The case is: Memorial Hermann Accountable Care Organization v. Commissioner, T.C. Memo 2023-62 (May 16, 2023). Read the Tax Court’s opinion [PDF 113 KB] (8 pages)
The taxpayer was organized and controlled by an organization described under section 501(c)(3) and operated as an ACO, which the taxpayer defined as “a group of doctors, hospitals, and other health care providers, who come together voluntarily to give coordinated high-quality care to Medicare and other patients.” As an ACO the taxpayer coordinated care for participating patients. Some of these patients were enrolled in Medicare, while others were covered by health insurance plans offered by commercial payors.

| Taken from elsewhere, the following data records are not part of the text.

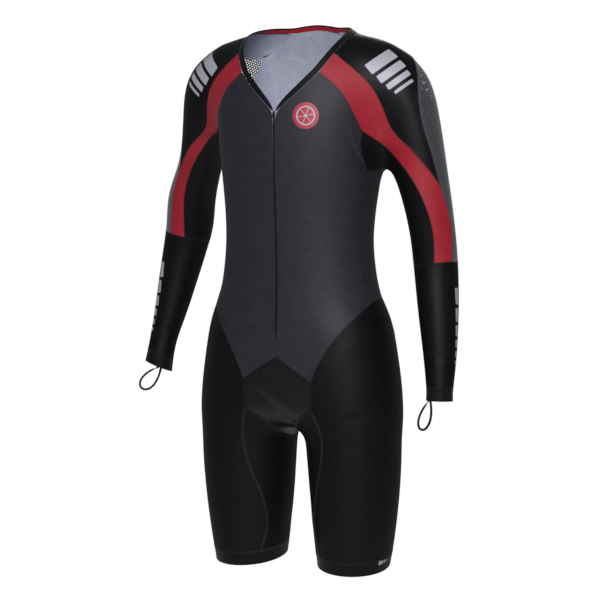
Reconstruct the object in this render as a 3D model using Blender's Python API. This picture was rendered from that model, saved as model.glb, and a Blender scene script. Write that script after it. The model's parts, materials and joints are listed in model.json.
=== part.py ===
"""Cycling speed suit: worn-form walls of every sewn piece, in metres, front towards -Y."""
import bpy
import math
import numpy as np

# driving dimensions, in metres
WALL = 0.0012            # cloth wall
SEAM_GAP = 0.0003        # between neighbouring pieces
ZIP_WIDTH = 0.0044
ZIP_END_Z = -0.540
BINDING_WIDTH = 0.0120
BINDING_AT_ZIP = 0.0060
BINDING_WALL = 0.0020
LEG_HEM = 0.0240
INSERT_TAPE = 0.0056
TAPE_UNDER = 1           # steps that it runs under the body on each side
LOOP_TAPE = (0.0046, 0.0012)   # width and thickness
LOOP_ENDS_APART = 0.0070
LOOP_INSIDE = 0.0090           # of each end, up inside the cuff
VIEW_TURN = 25.0               # the loops lie across this direction, in degrees from the front
CROTCH_Z = -0.722        # foot of the trunk form, where the legs take over

# soft joins between the forms of the figure
JOIN_ARM = 0.042
JOIN_LEG = 0.020
JOIN_HIP = 0.030
LEG_DEPTH = 1.06         # thigh depth over its width

# trunk sections: height, half width, front depth, back depth, centre y, roundness
TRUNK = np.array([
    (+0.060, 0.066, 0.050, 0.046, 0.024, 2.0),
    (+0.030, 0.077, 0.058, 0.052, 0.022, 2.0),
    (+0.012, 0.096, 0.066, 0.060, 0.020, 2.0),
    (-0.005, 0.123, 0.078, 0.070, 0.018, 2.0),
    (-0.025, 0.150, 0.092, 0.084, 0.017, 2.1),
    (-0.050, 0.164, 0.104, 0.096, 0.015, 2.1),
    (-0.090, 0.168, 0.114, 0.108, 0.013, 2.2),
    (-0.150, 0.164, 0.124, 0.112, 0.012, 2.2),
    (-0.220, 0.157, 0.125, 0.106, 0.012, 2.2),
    (-0.300, 0.147, 0.113, 0.096, 0.006, 2.2),
    (-0.380, 0.143, 0.102, 0.090, 0.000, 2.2),
    (-0.450, 0.151, 0.100, 0.095, 0.000, 2.2),
    (-0.520, 0.167, 0.104, 0.108, 0.002, 2.2),
    (-0.590, 0.179, 0.108, 0.120, 0.004, 2.2),
    (-0.650, 0.185, 0.107, 0.122, 0.005, 2.2),
    (-0.720, 0.182, 0.098, 0.116, 0.006, 2.2),
    (-0.800, 0.174, 0.088, 0.104, 0.006, 2.2),
])

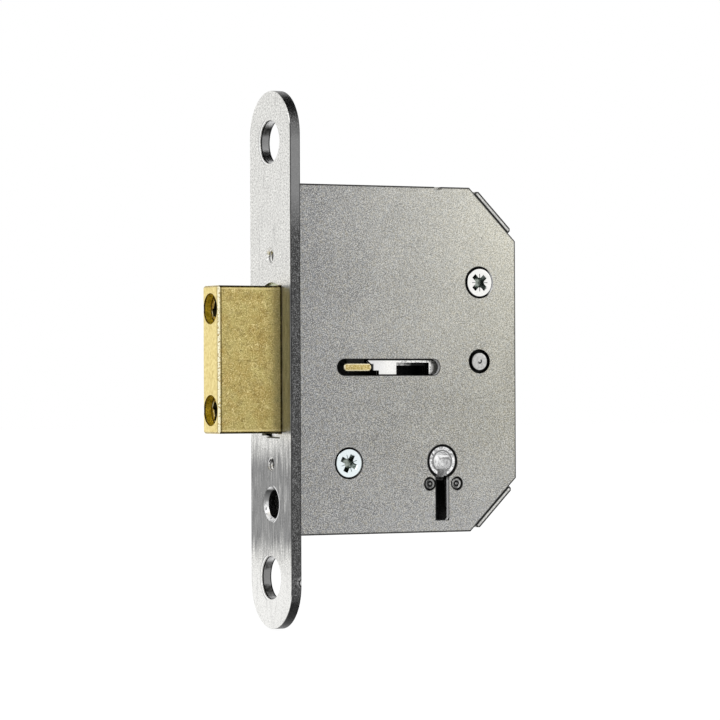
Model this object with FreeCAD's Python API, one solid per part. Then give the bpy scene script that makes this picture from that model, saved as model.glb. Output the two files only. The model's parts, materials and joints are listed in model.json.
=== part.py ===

The taxpayer contracted with a related corporation to provide it with a physician network that participated in care coordination activities and case management personnel. Individual physicians entered into network participation agreements with the taxpayer or its related corporation. These medical providers contracted with the taxpayer to coordinate and provide care for patients in exchange for a share of the payments that the taxpayer received both under the Medicare Shared Savings Program (MSSP) and under non-MSSP shared savings plans that the taxpayer negotiated with commercial payors.
The IRS denied the taxpayer exemption from federal income tax under section 501(a) in a final adverse determination letter dated December 14, 2021. The taxpayer subsequently exhausted its administrative remedies as required by section 7428(b)(2) and Rule 210(c)(4) and, on March 10, 2022, timely filed a petition with the Tax Court seeking a declaratory judgment that it was entitled to exempt status as an organization described under section 501(c)(4).
The Tax Court held that the taxpayer was not entitled to exempt status as an organization described in section 501(c)(4) because the taxpayer’s activities related to non-MSSP shared savings plans “primarily benefit commercial payors and healthcare providers and thereby constitute a substantial nonexempt purpose precluding petitioner from qualifying as an organization described by section 501(c)(4).”